1st May 2012
At the time of the last inflation announcement, food prices were soaring on the back of a drought in late March/early April: "Figures from the British Retail Consortium earlier this month had shown that food prices posted their biggest increase since August 2010. The Bank of England and the Treasury's fiscal watchdog, the Office for Budget Responsibility, expect the CPI measure of inflation to fall over the year, partly as a reaction to lower commodity costs, including foodstuffs."
But, in spite of a significant shift in the weather, food price inflation shows no sign of weakening. The Financial Times reports that the price of soyabeans is heading towards the record highs last seen in the 2007-2008 food crisis: "The surge in prices is because of falling global production levels following dry weather in Latin America and increased China imports. Soya's wide range of use as feed for cows, sheep, pigs and poultry – and as a source for oil used in foodstuffs such as biscuits and cakes – means its high price could trigger food inflation fears."
This is a theme picked up by Mindful Money economist Shaun Richards in his blog: "(The Commodity Research Bureau foodstuffs index has) remained at much higher levels than would have been expected back at the start of the credit crunch- particularly if we consider the economic difficulties it has led to -. And at the end of last week we saw worrying signs again as the index rose to 427 on Friday."
In addition to the high price of soya beans, Richards points out that corn prices on Wednesday closed at US $ 6.105 per bushel and on Friday they closed at US $ 6.55. Wheat prices closed at US $6.15 on Wednesday and on Friday it closed at US $6.41. Higher corn prices are a theme picked up also highlighted by Bloomberg: "Brandon Marshall, a commodities trader at Northstar Commodity in Minneapolis, said China's demand for U.S. corn and soybeans is abnormally high because of a weak crop in South America. The country is using the commodities for animal feed to sustain pork supplies, Marshall said."
Richards says that the problem is having a greater impact because many of the obvious replacements have their own issues. For example palm oil is currently more expensive than soya bean oil and the price of rapeseed and canola has also risen.
On FT Alphaville this week, there was discussion of a ‘palm oil storm in the making': "According to Standard Chartered a storm is brewing due to a severe structural slowdown in output and the analysts are pretty bullish as a result…On top of the supply side being constrained by under-investment and falling yields, Standard Chartered notes that crude palm oil consumption is trending higher – mainly due to population growth. The oil is fungible across a wide range of applications and is an extremely cost effective substitute for other vegetable oils."

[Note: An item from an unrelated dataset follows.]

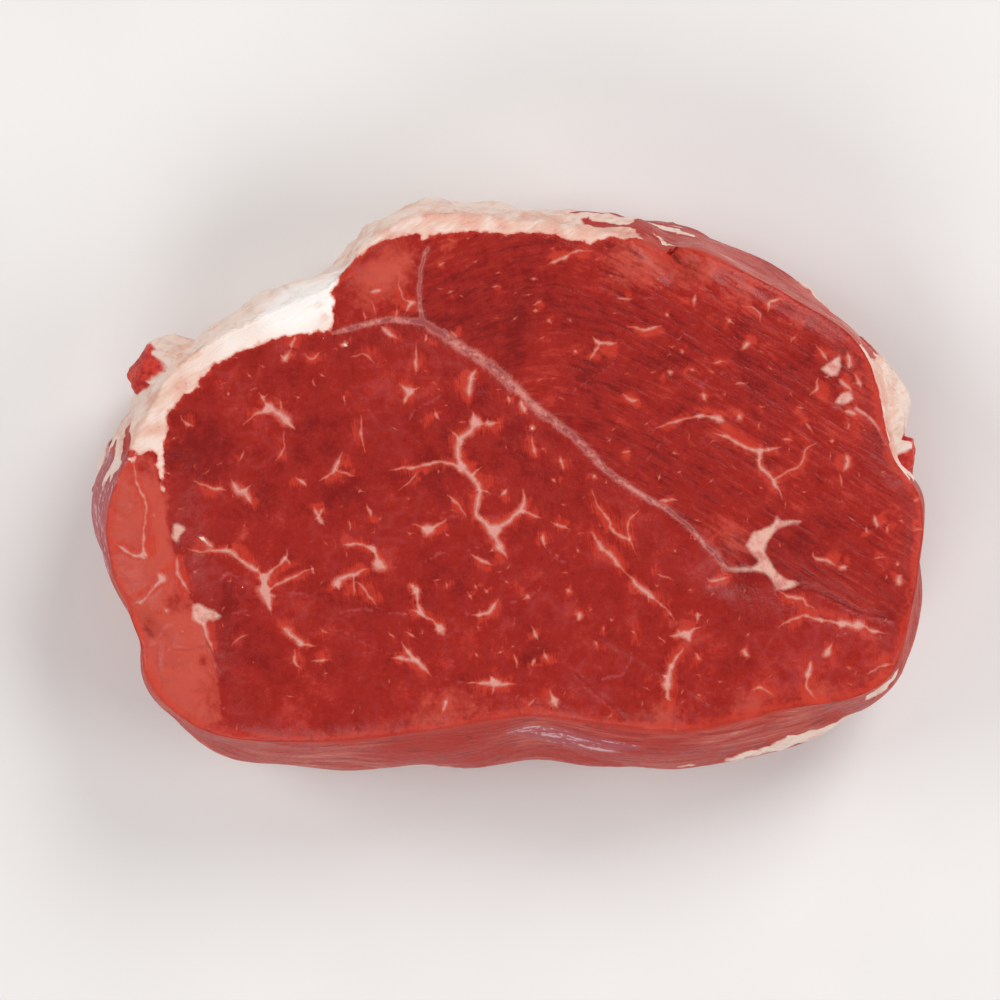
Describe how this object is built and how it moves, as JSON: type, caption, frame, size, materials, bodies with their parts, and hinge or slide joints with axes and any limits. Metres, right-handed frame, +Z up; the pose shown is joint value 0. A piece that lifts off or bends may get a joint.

Historically, rises in agricultural commodities have prompted a spiral in inflation and acted as a drag on growth at a time when the global can ill-afford any more headwinds. Also, high food prices tend to affect emerging economies disproportionately. Increasingly there is an awareness that the next crisis may not come from a known-known, such as the Eurozone, but from the sidelines. Agricultural commodities may be the next area to watch.